Gulzar. Pic/nimesh dave
One can't deny that this warmth comes naturally to the octogenarian, but when he shares a story from many moons ago, and one that is closely related to his debut novel, Two (HarperCollins India), based on the Partition, we know the roots go deeper. "I grew up in a home where our doors were open for anybody who came from the other side [Pakistan]. It was like a refugee camp; my father, Sardar Makhan Singh Kalra, was always welcoming," recalls Gulzar of the days following the Partition. Gulzar, whose family had homes in Delhi and Dina [now in Pakistan], had to forgo the latter. "I've seen the Partition, and it affected me terribly," he recalls, "I was only 11 or 12 when I saw people being killed right in front of my eyes. I cry today when I think about it, but I didn't cry then. I was too stunned to absorb what was happening around me. But, for more than 25 years after that incident, I would have nightmares of the riots. I would refuse to go back to sleep, terrified that I'd see that same dream again. So, you can imagine how much of the Partition still remains with me," he adds.
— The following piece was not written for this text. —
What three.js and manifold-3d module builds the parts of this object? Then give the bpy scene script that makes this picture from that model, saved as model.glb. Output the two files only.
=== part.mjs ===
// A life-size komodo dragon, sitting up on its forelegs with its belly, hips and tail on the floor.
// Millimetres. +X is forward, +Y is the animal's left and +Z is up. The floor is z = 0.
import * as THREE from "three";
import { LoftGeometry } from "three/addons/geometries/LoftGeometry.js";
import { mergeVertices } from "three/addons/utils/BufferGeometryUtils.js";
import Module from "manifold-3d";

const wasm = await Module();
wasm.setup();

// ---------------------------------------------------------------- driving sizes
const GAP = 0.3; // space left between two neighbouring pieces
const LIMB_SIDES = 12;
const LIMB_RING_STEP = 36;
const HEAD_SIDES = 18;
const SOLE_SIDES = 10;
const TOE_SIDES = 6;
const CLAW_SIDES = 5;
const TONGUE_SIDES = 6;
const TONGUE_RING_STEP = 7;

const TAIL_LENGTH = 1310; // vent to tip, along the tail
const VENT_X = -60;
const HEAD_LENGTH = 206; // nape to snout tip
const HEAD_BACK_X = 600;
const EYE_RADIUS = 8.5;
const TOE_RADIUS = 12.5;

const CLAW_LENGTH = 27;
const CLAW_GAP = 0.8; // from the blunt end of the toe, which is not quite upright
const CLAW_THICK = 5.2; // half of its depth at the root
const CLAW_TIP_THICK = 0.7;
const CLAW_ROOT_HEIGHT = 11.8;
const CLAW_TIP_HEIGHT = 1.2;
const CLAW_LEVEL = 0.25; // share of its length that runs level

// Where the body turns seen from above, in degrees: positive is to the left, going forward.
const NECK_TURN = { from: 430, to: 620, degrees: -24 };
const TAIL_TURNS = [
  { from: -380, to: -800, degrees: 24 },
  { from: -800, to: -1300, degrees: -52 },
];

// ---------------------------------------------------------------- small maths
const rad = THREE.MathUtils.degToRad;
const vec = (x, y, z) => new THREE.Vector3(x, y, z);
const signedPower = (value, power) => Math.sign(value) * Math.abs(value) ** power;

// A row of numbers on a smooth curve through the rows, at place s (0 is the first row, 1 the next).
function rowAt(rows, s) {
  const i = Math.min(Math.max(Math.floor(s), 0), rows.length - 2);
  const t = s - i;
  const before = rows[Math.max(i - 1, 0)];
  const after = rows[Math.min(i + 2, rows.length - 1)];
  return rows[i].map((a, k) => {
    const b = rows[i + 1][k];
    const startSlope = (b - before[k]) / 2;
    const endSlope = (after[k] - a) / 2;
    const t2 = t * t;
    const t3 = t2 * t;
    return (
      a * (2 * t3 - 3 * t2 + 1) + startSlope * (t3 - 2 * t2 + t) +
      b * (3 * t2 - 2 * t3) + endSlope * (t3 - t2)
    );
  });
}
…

He began writing his new novel in Urdu three years ago, and later translated it into English. It emerged from the need to "purge" his mind of those haunting memories, he admits. Gulzar's own journey as a writer began with him reading and re-reading the works of Saadat Hasan Manto and Rajinder Singh Bedi, who wrote on the disturbing aftermath of the recklessly drawn borders. "They were familiar stories for me. Their works sub-consciously taught me how to express myself," he says. It began with poetry, short stories and later, plays, all on the same subject. "For some reason, I never had the patience to write a novel," he recalls. But, the need to write Two arose from the fact that people, like him, who had experienced the Partition first hand, hadn't fully recovered. "A riot here, or there, and I was reminded of those days again," he says. He tells us now, and also explains in the book, why healing wasn't something that could ever be achieved. "Unlike, say, the effects of the Second World War, which found an outlet in the arts, in the books that have been written on it, and films that have addressed its horrors, there has been very little discussion around the Partition. It's like a family secret," shares Gulzar.
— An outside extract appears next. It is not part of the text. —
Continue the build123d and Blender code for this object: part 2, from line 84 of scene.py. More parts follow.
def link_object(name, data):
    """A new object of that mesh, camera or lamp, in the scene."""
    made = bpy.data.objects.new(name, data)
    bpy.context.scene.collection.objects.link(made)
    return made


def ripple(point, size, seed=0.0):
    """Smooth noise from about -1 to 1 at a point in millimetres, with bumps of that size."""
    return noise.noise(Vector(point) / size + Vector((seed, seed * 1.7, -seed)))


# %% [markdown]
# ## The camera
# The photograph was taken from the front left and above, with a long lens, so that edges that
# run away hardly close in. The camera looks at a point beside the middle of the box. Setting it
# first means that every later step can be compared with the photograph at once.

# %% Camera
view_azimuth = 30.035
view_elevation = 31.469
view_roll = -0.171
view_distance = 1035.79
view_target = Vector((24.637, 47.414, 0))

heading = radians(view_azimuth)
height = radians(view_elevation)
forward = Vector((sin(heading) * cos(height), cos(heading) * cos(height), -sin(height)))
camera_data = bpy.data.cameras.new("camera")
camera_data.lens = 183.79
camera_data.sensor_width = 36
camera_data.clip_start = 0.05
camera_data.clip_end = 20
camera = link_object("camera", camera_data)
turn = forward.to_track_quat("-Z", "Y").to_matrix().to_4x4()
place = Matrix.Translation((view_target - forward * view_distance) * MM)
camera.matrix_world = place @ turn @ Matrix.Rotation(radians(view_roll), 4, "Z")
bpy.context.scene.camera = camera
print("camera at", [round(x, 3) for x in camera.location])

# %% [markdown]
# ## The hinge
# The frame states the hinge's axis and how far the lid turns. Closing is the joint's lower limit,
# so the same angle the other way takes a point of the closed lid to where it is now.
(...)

The novel, hence, becomes less a narrative, and more a graph to capture the after-effects on the lives of the people. "Did they ever settle down after being uprooted?" Gulzar asks. The need to investigate this took him back to meeting many relatives and friends, who shared this common, bloodied history. The novel opens in Campbellpur, today's Attock (in Pakistan), and offers the reader a brief glimpse of the untainted lives of the people of this small city, before they turn against each other. It drifts and moves in non-linear fashion from the Partition, to Independence, the many riots in the 20th and 21st century, and all we get is a semblance of no resolution from the pain and despair. When Gulzar began writing this novel, he thought that putting down everything he had felt and experienced, would help him let off some steam. We ask, if it did. He remains silent for a while, before answering, "That will perhaps, never be possible."